- **Material**
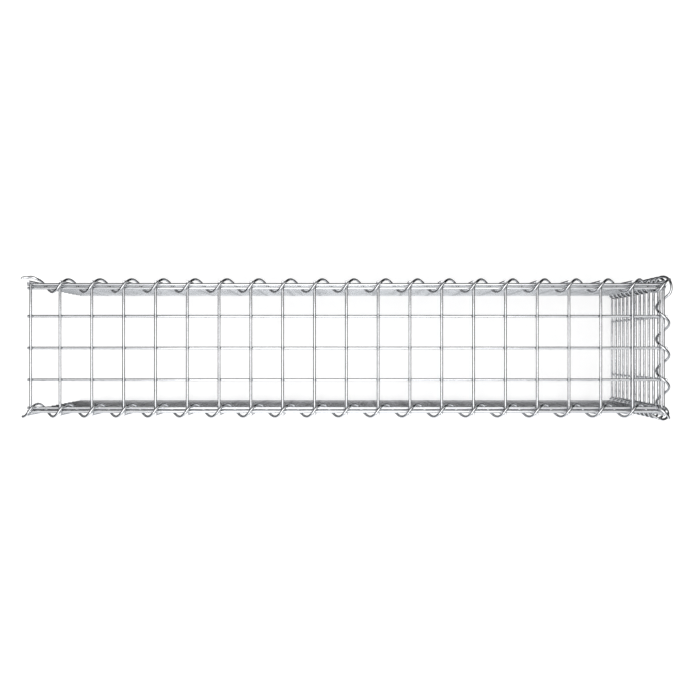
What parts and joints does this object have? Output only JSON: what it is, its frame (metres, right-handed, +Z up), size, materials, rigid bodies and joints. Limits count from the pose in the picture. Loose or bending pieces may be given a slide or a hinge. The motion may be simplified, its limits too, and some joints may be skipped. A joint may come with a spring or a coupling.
{
  "type": "gabion wall basket",
  "caption": "Empty welded wire basket for a gabion wall: two long walls, one end wall and a lid, laced with spiral wires, open at the bottom and at one end.",
  "frame": {"origin": "on the ground under the middle of the basket", "axes": "+X along the wall towards the closed end, +Y from the front wall to the rear wall, +Z up"},
  "size_m": [1.0268, 0.2309, 0.6192],
  "materials": {
    "mesh_wire": "galvanised, bright",
    "spiral_wire": "galvanised, bright"
  },
  "bodies": {
    "root": {"lid": "mesh_wire", "front_wall": "mesh_wire", "rear_wall": "mesh_wire", "end_wall": "mesh_wire", "lid_front_spiral": "spiral_wire", "lid_rear_spiral": "spiral_wire", "lid_end_spiral": "spiral_wire", "front_corner_spiral": "spiral_wire", "rear_corner_spiral": "spiral_wire"}
  },
  "joints": []
}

- **Directions**
Make an exact copy of the listing, including every line.

- **Written solution**
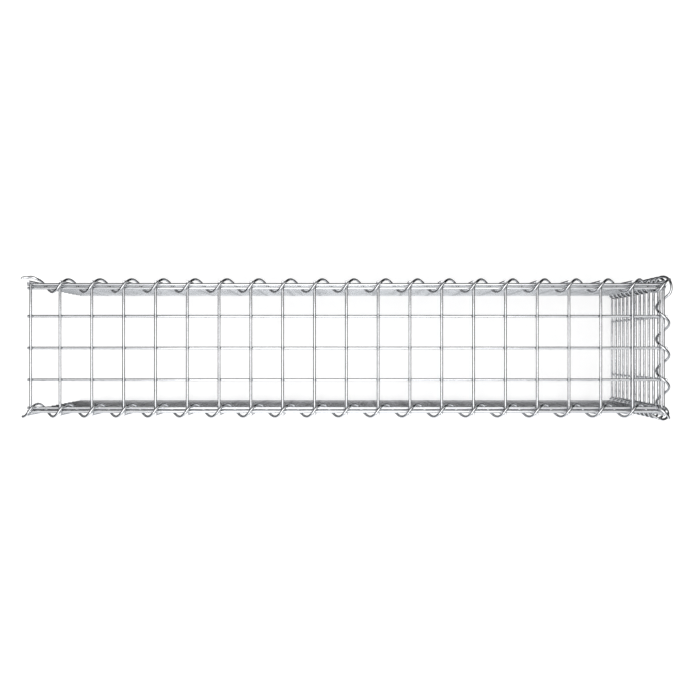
What parts and joints does this object have? Output only JSON: what it is, its frame (metres, right-handed, +Z up), size, materials, rigid bodies and joints. Limits count from the pose in the picture. Loose or bending pieces may be given a slide or a hinge. The motion may be simplified, its limits too, and some joints may be skipped. A joint may come with a spring or a coupling.
{
  "type": "gabion wall basket",
  "caption": "Empty welded wire basket for a gabion wall: two long walls, one end wall and a lid, laced with spiral wires, open at the bottom and at one end.",
  "frame": {"origin": "on the ground under the middle of the basket", "axes": "+X along the wall towards the closed end, +Y from the front wall to the rear wall, +Z up"},
  "size_m": [1.0268, 0.2309, 0.6192],
  "materials": {
    "mesh_wire": "galvanised, bright",
    "spiral_wire": "galvanised, bright"
  },
  "bodies": {
    "root": {"lid": "mesh_wire", "front_wall": "mesh_wire", "rear_wall": "mesh_wire", "end_wall": "mesh_wire", "lid_front_spiral": "spiral_wire", "lid_rear_spiral": "spiral_wire", "lid_end_spiral": "spiral_wire", "front_corner_spiral": "spiral_wire", "rear_corner_spiral": "spiral_wire"}
  },
  "joints": []
}